- _WHAT THIS TASK INVOLVES_
Your task is to copy the lines between the line containing "build and write" and the line containing "bpy.data.objects.remove(obj)", counting both of those lines, and to emit nothing more.

- _DATA SHOWN_
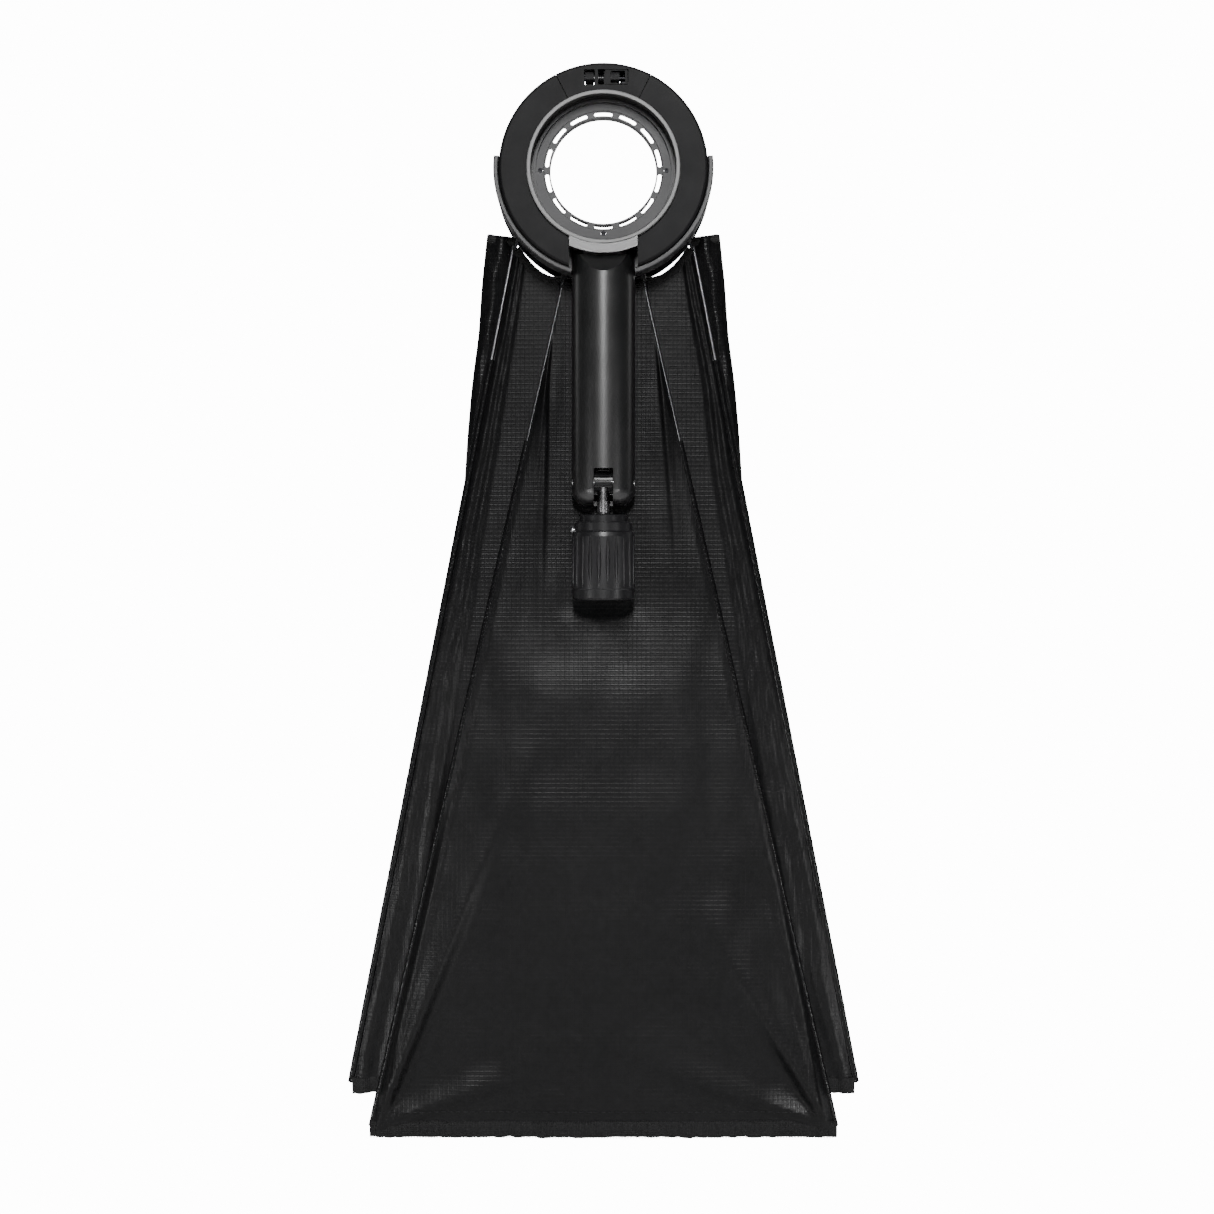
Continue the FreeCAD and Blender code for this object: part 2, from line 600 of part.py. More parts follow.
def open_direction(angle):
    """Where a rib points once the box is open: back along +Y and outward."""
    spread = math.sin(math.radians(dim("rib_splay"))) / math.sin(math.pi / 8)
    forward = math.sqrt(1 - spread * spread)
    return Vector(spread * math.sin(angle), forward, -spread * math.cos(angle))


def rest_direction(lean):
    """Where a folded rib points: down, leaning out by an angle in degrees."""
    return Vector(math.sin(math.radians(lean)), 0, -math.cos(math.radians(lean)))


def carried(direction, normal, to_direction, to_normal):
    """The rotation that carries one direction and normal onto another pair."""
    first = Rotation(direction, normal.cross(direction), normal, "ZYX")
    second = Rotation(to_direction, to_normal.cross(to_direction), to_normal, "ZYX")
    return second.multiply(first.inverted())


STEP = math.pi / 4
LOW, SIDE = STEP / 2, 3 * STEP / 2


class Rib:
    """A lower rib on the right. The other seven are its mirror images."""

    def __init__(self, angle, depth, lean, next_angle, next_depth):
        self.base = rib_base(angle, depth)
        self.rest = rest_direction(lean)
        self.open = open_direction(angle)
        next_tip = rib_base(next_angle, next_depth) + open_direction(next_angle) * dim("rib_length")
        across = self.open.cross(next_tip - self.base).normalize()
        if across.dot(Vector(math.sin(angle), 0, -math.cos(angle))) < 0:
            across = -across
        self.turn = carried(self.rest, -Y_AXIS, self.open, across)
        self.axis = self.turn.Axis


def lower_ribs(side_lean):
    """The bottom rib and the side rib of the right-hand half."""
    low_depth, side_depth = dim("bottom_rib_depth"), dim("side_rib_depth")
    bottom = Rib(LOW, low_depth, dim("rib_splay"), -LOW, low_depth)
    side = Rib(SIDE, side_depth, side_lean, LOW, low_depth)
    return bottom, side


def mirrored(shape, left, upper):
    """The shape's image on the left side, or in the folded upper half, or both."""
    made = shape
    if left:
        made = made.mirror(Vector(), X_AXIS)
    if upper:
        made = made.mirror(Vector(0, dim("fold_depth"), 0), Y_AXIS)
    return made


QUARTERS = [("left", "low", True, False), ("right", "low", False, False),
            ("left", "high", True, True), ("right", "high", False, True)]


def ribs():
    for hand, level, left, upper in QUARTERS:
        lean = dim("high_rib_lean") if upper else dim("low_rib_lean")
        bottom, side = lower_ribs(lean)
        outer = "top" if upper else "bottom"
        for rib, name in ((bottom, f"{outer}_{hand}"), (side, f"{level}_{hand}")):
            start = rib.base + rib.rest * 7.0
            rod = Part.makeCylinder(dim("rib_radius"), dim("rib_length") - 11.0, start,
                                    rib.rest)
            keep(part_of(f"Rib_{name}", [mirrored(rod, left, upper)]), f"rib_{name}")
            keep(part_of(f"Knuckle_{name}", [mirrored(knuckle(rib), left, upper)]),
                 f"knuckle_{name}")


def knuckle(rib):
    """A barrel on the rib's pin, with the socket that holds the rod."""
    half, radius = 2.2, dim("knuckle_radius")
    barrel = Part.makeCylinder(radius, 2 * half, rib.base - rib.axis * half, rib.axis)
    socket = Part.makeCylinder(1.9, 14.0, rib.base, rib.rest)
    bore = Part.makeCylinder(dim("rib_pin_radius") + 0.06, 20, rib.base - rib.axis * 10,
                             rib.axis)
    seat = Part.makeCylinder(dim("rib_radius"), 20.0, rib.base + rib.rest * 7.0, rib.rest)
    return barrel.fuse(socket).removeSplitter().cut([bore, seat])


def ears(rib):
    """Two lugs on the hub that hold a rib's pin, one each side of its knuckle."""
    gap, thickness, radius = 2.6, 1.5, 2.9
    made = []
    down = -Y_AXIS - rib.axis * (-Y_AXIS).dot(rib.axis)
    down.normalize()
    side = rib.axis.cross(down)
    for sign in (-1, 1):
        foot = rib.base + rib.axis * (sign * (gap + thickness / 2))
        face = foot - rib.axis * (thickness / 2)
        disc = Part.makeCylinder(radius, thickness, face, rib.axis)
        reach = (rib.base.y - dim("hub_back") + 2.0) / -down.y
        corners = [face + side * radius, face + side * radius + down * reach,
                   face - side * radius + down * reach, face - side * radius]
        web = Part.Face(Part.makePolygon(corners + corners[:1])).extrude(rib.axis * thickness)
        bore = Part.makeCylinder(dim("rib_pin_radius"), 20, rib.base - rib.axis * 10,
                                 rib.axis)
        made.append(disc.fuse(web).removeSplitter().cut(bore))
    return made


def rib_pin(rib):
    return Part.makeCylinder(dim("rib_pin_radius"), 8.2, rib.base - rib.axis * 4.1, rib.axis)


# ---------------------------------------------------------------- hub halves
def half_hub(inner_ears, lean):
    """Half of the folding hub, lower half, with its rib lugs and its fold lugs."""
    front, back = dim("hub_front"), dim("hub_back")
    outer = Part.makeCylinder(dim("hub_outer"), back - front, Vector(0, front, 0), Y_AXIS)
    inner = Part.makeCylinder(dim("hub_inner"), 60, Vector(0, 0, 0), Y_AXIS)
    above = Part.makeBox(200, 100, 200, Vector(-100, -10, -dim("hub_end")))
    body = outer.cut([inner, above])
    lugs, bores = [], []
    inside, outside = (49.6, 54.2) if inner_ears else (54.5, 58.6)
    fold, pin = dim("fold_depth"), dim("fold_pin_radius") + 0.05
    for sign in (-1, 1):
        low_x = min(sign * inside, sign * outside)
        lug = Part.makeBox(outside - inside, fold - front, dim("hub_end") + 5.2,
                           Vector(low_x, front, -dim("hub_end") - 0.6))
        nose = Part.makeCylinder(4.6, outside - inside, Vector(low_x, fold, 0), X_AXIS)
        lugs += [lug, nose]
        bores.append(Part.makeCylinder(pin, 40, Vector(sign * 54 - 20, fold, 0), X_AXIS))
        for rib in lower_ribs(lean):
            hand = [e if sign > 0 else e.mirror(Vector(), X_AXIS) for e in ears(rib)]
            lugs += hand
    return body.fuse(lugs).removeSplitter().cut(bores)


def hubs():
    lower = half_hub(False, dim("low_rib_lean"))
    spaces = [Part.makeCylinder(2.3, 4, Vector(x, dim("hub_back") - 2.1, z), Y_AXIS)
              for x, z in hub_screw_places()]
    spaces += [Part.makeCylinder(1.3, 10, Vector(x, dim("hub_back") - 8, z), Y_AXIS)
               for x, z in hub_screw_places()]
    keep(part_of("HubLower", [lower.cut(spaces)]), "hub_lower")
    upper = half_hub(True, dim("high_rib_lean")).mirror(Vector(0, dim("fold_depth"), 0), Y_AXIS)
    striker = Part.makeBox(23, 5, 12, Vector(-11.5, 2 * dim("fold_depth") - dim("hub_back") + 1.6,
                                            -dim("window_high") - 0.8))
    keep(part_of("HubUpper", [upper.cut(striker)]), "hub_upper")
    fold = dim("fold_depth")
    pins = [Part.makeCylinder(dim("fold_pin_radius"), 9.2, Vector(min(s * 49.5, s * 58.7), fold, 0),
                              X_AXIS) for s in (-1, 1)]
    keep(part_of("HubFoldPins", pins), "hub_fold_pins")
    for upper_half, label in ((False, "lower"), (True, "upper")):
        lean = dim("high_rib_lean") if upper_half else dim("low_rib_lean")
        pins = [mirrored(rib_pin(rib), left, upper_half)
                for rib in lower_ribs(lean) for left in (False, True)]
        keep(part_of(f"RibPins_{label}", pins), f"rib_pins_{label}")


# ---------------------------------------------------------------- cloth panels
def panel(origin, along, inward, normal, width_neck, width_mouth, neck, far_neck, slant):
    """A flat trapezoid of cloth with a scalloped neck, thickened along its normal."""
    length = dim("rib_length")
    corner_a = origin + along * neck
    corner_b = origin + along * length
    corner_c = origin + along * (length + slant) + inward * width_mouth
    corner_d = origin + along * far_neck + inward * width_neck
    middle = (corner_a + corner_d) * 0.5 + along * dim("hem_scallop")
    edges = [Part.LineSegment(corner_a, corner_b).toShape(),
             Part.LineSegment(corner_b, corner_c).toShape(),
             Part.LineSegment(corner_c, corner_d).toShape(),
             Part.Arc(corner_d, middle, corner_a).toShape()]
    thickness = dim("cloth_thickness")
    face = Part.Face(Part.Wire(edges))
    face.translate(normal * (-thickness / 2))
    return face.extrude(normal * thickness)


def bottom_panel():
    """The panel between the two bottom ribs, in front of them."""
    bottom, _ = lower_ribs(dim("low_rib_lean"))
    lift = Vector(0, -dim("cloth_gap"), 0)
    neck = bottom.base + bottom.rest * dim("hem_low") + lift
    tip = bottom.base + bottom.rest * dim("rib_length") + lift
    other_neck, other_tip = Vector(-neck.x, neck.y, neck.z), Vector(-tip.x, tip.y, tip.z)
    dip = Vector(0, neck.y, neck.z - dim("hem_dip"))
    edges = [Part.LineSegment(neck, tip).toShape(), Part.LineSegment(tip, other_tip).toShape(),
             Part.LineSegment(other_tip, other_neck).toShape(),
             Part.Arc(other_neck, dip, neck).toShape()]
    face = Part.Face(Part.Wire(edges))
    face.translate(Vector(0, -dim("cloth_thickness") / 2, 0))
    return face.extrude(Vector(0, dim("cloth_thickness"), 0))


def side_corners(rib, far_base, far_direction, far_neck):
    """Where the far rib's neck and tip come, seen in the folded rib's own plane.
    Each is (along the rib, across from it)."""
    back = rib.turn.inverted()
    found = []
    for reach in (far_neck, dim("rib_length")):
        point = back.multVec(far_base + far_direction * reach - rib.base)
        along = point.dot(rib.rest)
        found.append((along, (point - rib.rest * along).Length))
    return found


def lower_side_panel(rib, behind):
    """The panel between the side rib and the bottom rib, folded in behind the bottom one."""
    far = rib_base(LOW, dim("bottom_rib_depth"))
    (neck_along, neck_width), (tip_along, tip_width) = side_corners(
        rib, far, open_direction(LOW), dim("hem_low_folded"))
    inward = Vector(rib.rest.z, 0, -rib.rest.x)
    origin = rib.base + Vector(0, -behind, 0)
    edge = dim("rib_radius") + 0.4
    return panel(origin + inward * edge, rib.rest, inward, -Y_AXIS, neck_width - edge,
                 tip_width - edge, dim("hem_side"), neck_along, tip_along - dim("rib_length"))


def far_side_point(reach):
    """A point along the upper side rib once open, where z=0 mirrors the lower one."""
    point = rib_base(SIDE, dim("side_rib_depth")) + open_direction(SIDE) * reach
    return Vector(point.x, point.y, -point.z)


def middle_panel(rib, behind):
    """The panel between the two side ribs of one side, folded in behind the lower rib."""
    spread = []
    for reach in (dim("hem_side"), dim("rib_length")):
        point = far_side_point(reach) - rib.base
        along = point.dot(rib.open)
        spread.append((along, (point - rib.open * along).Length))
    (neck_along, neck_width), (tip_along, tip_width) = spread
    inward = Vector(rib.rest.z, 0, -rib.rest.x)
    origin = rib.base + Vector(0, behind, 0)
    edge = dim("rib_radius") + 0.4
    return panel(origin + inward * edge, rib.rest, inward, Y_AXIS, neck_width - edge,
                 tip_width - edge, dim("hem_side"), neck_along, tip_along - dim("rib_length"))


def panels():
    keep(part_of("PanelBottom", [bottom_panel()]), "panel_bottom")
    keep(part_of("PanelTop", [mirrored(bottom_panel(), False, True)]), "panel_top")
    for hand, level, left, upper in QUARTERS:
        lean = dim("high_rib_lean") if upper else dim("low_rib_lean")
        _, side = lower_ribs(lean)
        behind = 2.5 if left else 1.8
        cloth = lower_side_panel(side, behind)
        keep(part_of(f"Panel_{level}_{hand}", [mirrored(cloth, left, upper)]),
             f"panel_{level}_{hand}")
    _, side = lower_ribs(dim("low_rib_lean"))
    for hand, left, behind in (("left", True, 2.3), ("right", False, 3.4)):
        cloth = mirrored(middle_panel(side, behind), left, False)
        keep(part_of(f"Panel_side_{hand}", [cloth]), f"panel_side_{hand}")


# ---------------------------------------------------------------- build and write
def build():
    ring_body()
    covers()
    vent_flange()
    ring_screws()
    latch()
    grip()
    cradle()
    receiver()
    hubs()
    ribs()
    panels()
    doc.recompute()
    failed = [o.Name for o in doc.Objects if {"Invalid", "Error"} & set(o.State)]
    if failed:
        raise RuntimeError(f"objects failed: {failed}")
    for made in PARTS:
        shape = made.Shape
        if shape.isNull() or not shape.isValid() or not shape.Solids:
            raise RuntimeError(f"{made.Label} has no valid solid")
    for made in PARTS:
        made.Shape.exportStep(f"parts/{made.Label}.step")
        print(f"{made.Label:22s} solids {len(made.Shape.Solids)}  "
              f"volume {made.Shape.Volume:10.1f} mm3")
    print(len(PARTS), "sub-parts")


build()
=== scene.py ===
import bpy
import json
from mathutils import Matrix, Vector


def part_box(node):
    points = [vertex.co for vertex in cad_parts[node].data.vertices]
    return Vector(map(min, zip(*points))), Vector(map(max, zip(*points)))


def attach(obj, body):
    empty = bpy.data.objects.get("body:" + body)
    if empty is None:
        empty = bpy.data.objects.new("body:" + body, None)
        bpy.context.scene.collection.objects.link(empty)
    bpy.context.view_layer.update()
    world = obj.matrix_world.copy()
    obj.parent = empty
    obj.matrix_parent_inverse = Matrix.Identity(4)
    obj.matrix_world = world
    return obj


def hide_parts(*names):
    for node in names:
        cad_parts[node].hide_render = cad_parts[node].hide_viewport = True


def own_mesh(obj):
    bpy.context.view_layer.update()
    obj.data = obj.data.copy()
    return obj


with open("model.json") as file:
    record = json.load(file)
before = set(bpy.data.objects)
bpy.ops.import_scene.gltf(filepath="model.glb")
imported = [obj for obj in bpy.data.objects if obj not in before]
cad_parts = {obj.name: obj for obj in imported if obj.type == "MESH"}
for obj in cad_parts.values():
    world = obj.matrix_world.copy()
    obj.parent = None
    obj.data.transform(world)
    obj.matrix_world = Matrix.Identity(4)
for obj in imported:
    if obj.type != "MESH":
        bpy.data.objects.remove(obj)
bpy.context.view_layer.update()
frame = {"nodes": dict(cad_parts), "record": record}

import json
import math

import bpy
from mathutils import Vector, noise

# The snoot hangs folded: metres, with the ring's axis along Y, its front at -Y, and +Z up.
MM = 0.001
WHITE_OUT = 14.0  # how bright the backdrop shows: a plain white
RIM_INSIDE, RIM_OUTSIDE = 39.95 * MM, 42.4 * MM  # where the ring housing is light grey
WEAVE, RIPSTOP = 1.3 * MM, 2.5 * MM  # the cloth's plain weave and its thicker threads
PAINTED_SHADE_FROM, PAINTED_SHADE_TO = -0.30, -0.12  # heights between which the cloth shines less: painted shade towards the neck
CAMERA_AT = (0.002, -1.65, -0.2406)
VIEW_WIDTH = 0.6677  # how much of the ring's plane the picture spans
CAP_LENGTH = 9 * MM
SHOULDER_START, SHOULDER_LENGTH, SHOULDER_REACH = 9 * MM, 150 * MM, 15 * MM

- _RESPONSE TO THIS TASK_
# ---------------------------------------------------------------- build and write
def build():
    ring_body()
    covers()
    vent_flange()
    ring_screws()
    latch()
    grip()
    cradle()
    receiver()
    hubs()
    ribs()
    panels()
    doc.recompute()
    failed = [o.Name for o in doc.Objects if {"Invalid", "Error"} & set(o.State)]
    if failed:
        raise RuntimeError(f"objects failed: {failed}")
    for made in PARTS:
        shape = made.Shape
        if shape.isNull() or not shape.isValid() or not shape.Solids:
            raise RuntimeError(f"{made.Label} has no valid solid")
    for made in PARTS:
        made.Shape.exportStep(f"parts/{made.Label}.step")
        print(f"{made.Label:22s} solids {len(made.Shape.Solids)}  "
              f"volume {made.Shape.Volume:10.1f} mm3")
    print(len(PARTS), "sub-parts")


build()
=== scene.py ===
import bpy
import json
from mathutils import Matrix, Vector


def part_box(node):
    points = [vertex.co for vertex in cad_parts[node].data.vertices]
    return Vector(map(min, zip(*points))), Vector(map(max, zip(*points)))


def attach(obj, body):
    empty = bpy.data.objects.get("body:" + body)
    if empty is None:
        empty = bpy.data.objects.new("body:" + body, None)
        bpy.context.scene.collection.objects.link(empty)
    bpy.context.view_layer.update()
    world = obj.matrix_world.copy()
    obj.parent = empty
    obj.matrix_parent_inverse = Matrix.Identity(4)
    obj.matrix_world = world
    return obj


def hide_parts(*names):
    for node in names:
        cad_parts[node].hide_render = cad_parts[node].hide_viewport = True


def own_mesh(obj):
    bpy.context.view_layer.update()
    obj.data = obj.data.copy()
    return obj


with open("model.json") as file:
    record = json.load(file)
before = set(bpy.data.objects)
bpy.ops.import_scene.gltf(filepath="model.glb")
imported = [obj for obj in bpy.data.objects if obj not in before]
cad_parts = {obj.name: obj for obj in imported if obj.type == "MESH"}
for obj in cad_parts.values():
    world = obj.matrix_world.copy()
    obj.parent = None
    obj.data.transform(world)
    obj.matrix_world = Matrix.Identity(4)
for obj in imported:
    if obj.type != "MESH":
        bpy.data.objects.remove(obj)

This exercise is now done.